------ INFORMATION PROVIDED
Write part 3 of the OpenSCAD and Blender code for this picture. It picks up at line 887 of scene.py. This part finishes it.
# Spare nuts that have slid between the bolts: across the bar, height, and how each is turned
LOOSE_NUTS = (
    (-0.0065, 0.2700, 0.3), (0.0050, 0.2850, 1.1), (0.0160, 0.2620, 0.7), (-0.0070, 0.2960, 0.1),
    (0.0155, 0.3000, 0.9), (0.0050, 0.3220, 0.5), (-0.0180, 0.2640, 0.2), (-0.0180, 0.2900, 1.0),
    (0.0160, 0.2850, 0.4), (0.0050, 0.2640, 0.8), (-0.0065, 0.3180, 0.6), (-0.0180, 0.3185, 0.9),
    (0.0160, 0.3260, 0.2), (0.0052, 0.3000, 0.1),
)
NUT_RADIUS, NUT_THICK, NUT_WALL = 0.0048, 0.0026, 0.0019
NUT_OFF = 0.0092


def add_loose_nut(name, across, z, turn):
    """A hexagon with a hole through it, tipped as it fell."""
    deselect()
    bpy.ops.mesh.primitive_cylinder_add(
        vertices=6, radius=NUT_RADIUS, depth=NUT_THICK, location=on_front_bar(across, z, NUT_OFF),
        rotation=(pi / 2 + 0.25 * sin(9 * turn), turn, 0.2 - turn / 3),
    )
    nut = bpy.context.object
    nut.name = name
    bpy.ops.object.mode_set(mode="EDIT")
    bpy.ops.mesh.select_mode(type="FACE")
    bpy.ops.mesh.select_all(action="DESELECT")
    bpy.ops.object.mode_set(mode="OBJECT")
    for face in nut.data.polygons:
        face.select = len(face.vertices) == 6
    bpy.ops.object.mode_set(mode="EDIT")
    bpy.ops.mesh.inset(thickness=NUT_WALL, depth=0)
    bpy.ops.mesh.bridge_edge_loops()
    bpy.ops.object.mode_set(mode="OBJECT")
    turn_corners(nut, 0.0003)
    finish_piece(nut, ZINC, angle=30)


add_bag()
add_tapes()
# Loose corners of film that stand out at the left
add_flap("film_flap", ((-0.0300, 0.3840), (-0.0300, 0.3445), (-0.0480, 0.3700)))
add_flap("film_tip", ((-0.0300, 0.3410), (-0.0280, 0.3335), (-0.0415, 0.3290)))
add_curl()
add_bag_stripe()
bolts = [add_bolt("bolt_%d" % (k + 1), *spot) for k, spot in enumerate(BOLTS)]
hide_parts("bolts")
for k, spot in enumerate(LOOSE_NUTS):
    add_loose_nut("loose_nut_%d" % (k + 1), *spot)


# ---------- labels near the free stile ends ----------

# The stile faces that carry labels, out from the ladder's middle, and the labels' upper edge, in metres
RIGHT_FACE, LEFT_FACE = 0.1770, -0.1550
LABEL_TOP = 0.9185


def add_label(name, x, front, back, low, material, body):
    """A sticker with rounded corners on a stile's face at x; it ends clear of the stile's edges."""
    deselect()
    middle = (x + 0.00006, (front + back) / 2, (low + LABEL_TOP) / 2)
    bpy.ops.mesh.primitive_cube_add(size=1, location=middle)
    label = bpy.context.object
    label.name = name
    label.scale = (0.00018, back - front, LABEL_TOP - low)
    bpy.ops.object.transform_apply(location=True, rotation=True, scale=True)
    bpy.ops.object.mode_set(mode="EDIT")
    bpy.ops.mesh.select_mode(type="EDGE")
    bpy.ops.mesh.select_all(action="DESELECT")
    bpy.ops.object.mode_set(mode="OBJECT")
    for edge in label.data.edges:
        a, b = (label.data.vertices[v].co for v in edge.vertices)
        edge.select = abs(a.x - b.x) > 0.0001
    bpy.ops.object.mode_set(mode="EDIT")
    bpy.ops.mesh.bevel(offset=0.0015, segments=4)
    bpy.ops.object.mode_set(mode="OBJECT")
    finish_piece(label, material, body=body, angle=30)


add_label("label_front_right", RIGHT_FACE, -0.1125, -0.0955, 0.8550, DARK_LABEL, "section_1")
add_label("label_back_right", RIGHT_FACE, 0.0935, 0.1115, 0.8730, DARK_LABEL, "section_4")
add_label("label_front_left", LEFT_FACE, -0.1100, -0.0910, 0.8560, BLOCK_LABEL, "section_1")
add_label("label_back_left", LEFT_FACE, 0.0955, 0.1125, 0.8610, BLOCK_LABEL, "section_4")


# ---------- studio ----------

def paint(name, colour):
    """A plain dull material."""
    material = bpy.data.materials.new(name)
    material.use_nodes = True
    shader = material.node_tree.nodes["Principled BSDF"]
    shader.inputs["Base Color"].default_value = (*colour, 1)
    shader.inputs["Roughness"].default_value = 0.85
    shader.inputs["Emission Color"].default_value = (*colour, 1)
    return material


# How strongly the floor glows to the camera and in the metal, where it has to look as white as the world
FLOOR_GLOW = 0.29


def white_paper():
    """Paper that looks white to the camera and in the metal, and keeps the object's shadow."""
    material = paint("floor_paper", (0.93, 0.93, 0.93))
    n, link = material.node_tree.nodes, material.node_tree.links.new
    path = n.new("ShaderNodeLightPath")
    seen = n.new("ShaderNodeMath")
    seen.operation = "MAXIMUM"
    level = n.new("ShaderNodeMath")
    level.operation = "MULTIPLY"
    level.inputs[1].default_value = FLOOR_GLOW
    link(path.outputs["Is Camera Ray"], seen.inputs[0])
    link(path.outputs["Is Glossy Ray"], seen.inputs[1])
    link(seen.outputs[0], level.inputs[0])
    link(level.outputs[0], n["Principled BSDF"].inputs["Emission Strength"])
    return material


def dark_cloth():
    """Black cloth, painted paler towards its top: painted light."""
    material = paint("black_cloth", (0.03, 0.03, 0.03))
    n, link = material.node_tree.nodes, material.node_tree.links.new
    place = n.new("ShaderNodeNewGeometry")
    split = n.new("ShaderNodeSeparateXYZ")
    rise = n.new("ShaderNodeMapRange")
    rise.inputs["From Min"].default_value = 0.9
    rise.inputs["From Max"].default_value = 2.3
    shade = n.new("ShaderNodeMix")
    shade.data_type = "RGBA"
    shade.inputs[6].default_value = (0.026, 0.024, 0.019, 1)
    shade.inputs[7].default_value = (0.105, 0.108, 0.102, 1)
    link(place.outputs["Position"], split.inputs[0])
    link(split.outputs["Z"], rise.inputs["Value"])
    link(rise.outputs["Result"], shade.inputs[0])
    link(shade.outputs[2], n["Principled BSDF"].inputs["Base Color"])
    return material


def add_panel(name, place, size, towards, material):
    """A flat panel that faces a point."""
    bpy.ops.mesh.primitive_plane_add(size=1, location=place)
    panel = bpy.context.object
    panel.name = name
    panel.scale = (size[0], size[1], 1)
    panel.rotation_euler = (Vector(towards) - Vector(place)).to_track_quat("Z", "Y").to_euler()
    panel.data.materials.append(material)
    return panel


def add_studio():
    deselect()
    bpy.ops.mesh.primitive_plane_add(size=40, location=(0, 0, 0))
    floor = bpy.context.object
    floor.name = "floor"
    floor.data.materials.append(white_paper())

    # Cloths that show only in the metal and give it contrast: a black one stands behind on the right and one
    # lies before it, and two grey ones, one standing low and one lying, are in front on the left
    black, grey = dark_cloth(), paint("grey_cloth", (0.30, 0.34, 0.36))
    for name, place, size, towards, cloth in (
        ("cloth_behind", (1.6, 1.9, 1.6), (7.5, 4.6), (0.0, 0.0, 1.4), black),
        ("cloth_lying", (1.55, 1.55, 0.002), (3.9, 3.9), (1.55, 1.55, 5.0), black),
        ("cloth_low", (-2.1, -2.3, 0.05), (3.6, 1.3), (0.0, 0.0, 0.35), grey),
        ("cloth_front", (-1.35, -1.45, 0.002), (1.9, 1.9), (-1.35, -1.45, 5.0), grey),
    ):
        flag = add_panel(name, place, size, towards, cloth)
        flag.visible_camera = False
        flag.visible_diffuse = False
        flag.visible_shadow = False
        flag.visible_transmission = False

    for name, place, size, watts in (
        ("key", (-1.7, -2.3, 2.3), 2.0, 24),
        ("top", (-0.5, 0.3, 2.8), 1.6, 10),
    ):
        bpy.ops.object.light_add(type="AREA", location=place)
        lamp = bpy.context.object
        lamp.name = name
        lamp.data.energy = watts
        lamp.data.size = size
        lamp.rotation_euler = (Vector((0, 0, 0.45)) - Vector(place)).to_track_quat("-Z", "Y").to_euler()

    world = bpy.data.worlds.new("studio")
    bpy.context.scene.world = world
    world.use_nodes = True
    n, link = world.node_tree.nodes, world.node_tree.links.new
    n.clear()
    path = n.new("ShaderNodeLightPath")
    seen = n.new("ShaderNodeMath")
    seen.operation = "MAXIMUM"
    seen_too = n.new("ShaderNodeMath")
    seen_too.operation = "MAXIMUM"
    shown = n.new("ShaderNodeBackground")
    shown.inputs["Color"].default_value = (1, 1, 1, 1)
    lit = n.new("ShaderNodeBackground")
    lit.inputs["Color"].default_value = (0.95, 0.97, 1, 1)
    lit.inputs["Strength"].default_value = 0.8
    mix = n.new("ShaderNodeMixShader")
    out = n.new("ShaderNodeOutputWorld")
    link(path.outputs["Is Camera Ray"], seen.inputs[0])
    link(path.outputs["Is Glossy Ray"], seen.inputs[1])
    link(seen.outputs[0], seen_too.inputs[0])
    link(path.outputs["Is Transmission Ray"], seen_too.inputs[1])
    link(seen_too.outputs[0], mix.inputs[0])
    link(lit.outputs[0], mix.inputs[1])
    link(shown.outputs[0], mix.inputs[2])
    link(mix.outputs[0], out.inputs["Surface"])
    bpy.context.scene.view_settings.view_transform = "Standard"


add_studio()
------------
## TASK TO COMPLETE
Quote exactly the lines running from the start of the listing above through the line where "finish_piece(nut, ZINC, angle=30)" is found, and output no other lines.

## RESPONSE TO THIS EXERCISE
Write part 3 of the OpenSCAD and Blender code for this picture. It picks up at line 887 of scene.py. This part finishes it.
# Spare nuts that have slid between the bolts: across the bar, height, and how each is turned
LOOSE_NUTS = (
    (-0.0065, 0.2700, 0.3), (0.0050, 0.2850, 1.1), (0.0160, 0.2620, 0.7), (-0.0070, 0.2960, 0.1),
    (0.0155, 0.3000, 0.9), (0.0050, 0.3220, 0.5), (-0.0180, 0.2640, 0.2), (-0.0180, 0.2900, 1.0),
    (0.0160, 0.2850, 0.4), (0.0050, 0.2640, 0.8), (-0.0065, 0.3180, 0.6), (-0.0180, 0.3185, 0.9),
    (0.0160, 0.3260, 0.2), (0.0052, 0.3000, 0.1),
)
NUT_RADIUS, NUT_THICK, NUT_WALL = 0.0048, 0.0026, 0.0019
NUT_OFF = 0.0092


def add_loose_nut(name, across, z, turn):
    """A hexagon with a hole through it, tipped as it fell."""
    deselect()
    bpy.ops.mesh.primitive_cylinder_add(
        vertices=6, radius=NUT_RADIUS, depth=NUT_THICK, location=on_front_bar(across, z, NUT_OFF),
        rotation=(pi / 2 + 0.25 * sin(9 * turn), turn, 0.2 - turn / 3),
    )
    nut = bpy.context.object
    nut.name = name
    bpy.ops.object.mode_set(mode="EDIT")
    bpy.ops.mesh.select_mode(type="FACE")
    bpy.ops.mesh.select_all(action="DESELECT")
    bpy.ops.object.mode_set(mode="OBJECT")
    for face in nut.data.polygons:
        face.select = len(face.vertices) == 6
    bpy.ops.object.mode_set(mode="EDIT")
    bpy.ops.mesh.inset(thickness=NUT_WALL, depth=0)
    bpy.ops.mesh.bridge_edge_loops()
    bpy.ops.object.mode_set(mode="OBJECT")
    turn_corners(nut, 0.0003)
    finish_piece(nut, ZINC, angle=30)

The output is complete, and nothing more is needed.